Levels panel Affinity Designer

The Levels adjustment is the most common type of modification. It makes subtle changes, in contrast, tone, or color, as well as offers several options to check out which you can see below:

  • Black level regulates the black point of your image. The black point is the darkest pixel in your image. Drag the slider to the right to increase the black shadow and to the left to decrease the black shadow.
  • White level fine-tunes the white point of your image. The white point is the lightest pixel in your image. Drag the slider to the right to decrease the white shadow and to the left to increase the white shadow.
  • Gamma transforms the mid-tone pixels of your image. Drag the slider to the right to distribute pixels towards the white point and to the left to distribute pixels towards the black point.
  • Output Black Level enhances the output black level. This is the darkest pixel in the image after the Levels adjustment is applied. Drag the slider to the right to make the image look pale.
  • Output White Level balances the output white level. This is the lightest pixel in the image after the Levels adjustment is applied. Drag the slider to the left to less the highlight of the image.

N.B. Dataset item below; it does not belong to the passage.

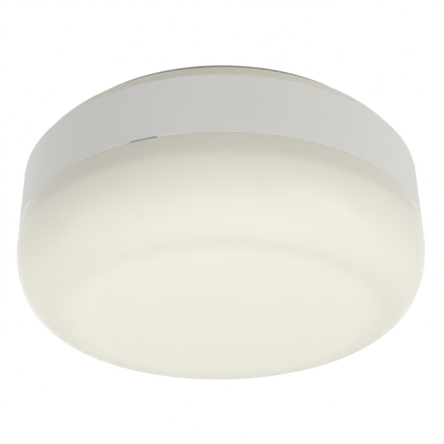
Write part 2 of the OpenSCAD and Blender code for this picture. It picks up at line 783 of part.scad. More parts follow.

Levels is a great way to balance out the image. Sometimes, an image might get washed/hazed out (Usually it’s when there is a dark subject with some white haze). If this happens, add a levels adjustment & adjust the black point. Bring the white in and this adds balance.

How a Curves Adjustment works in Affinity Photo

Curves allow you to customize the tonal ranges of your image by manipulating the tonal range. To add a Curves layer, go to the Adjustments panel and click on the Curves layer type.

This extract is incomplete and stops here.